CARL TANNER speaks enthusiastically about every facet of his life that led him to the stage. The 44-year-old singer — a lifelong Arlington resident now relocating to Fairfax Station — has become “one of today’s most distinguished tenors on the international opera scene,” according to Rebecca Shapiro, his publicist. He has performed at London's Royal Opera, Milan's La Scala, New York City and Washington Opera, and starred in concerts from Brussels to Tokyo. Placido Domingo, general director of the Washington National Opera, hand-picked Tanner for the lead role in “Il Trovatore” in 2004. Tanner has garnered notice from television programs like CBS’s “The Early Show,” which highlighted Tanner’s interesting life journey.

This October, he released his first CD recording called “Hear the Angel Voices,” a stirring collection of 16 holiday classics built around what’s become Tanner’s signature Christmas performance: “O Holy Night,” which he memorably sang at the White House Christmas tree lighting and at midnight mass at St. Patrick’s Cathedral in New York.

Ron Kramer, manager of marketing and promotion for "Hear the Angel Voices," said having a debut album that's a Christmas CD is a difficult sell — holiday albums are often released well into an artist's career.

"You have an artist like Carl who's a very prominent tenor. What he doesn't have yet — but he will — is a mainstream persona," Kramer said. "But Carl has this amazing passion for these Christmas songs."

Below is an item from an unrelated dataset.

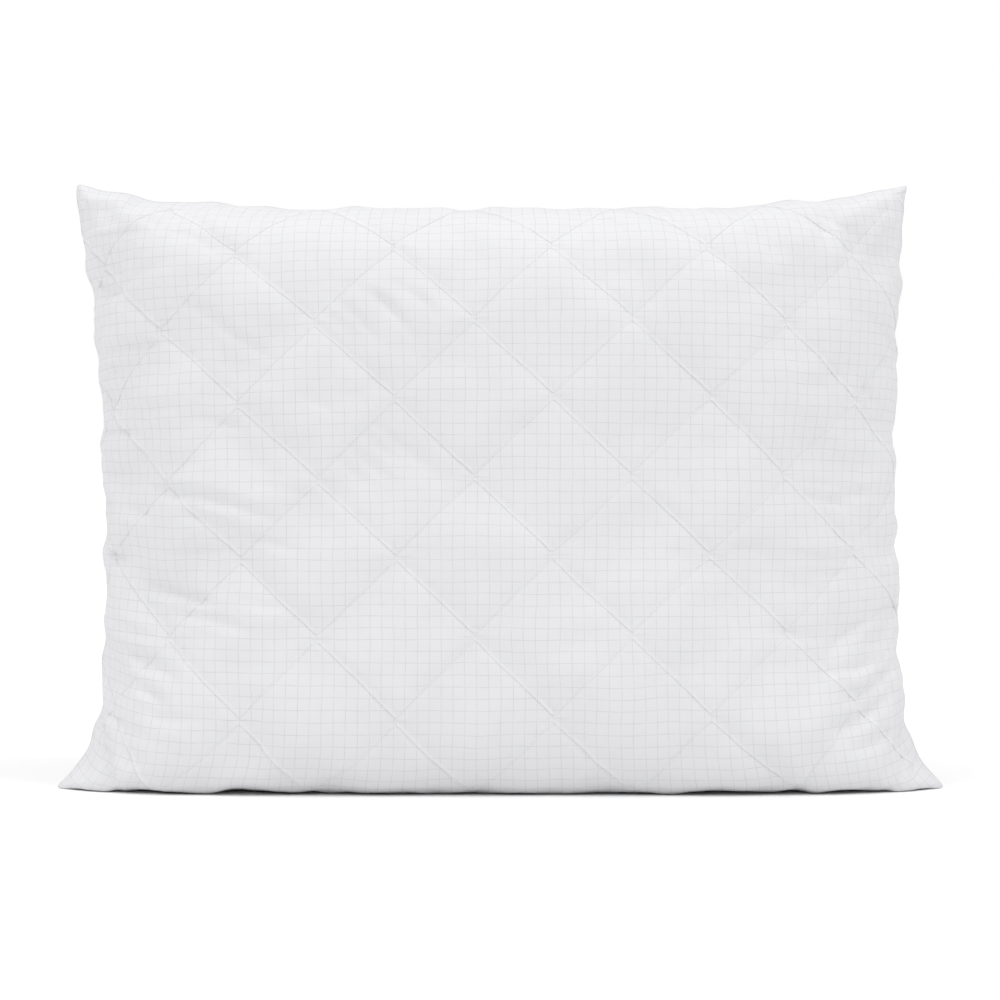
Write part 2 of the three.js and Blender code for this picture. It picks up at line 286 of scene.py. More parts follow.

Tanner always wanted to make a Christmas CD, as his parents both loved the music of the season. His father died in 1991; his mother in 1994.

TANNER SAID they both worked hard — at least two full-time jobs apiece — to support him and his siblings as they grew up in Arlington.

Tanner was a jock at Washington-Lee High School, back when the Generals were a major player in the Northern Region football scene. “Actually, we were damn good. I played right tackle and center. I’d sing the national anthem, and we’d go out there and kick butt,” he said.

But for the most part, his vocal talent was kept to himself; that is until a female classmate heard him singing in the locker room, and confronted him, saying that the W-L choir needed him.

After learning how many fellow athletes tried out for the chorus, he decided to have a go at it. He sang “Amazing Grace” for an audition. The music director quickly stopped him.

“Is this a joke? C’mon, who set you up?” Tanner recalled him saying.

The director said Tanner wasn’t bad or good — he was phenomenal. Too good for the chorus, in fact; he was meant to be a soloist.

After graduating from W-L in 1982, Tanner took a job driving a delivery truck instead of going to college. When he decided to continue his education, he ended up at Shenandoah University Conservatory of Music — earning a degree in 1987, only to return to truck-driving and, eventually, bounty hunting.

AFTER THE INCIDENT at that cabin in West Virginia, Tanner began questioning the direction of his life. Those questions were answered shortly thereafter, during another bounty hunting job.

He and his partner were closing in on their target when the guy decided to flee — by leaping out of his apartment window, latching into a power line and electrocuting himself.

“I had to rethink this bounty hunting thing,” Tanner said.

His speaking voice doesn’t resemble his booming operatic tenor. It’s scratchy, almost weathered — the result of a condition which gave him a crease in each of his vocal chords. He said it’s an affliction that both Nick Nolte and Gary Busey share with him, as well as Harry Belafonte. “It’s rare you find a singer with it,” said Tanner.

But Tanner is a rare singer: one whose soaring tenor can mesmerize 100,000 people in Central Park as easily as it transforms well-trodden holiday fare like “Silent Night” on his new CD.

“I croon on it,” he said, with pride.

“If this becomes the album of the year or just something I play in my bathroom, I’m happy. Because it’s a dream to have made it, and it’s a dream to have made it for my parents,” he said.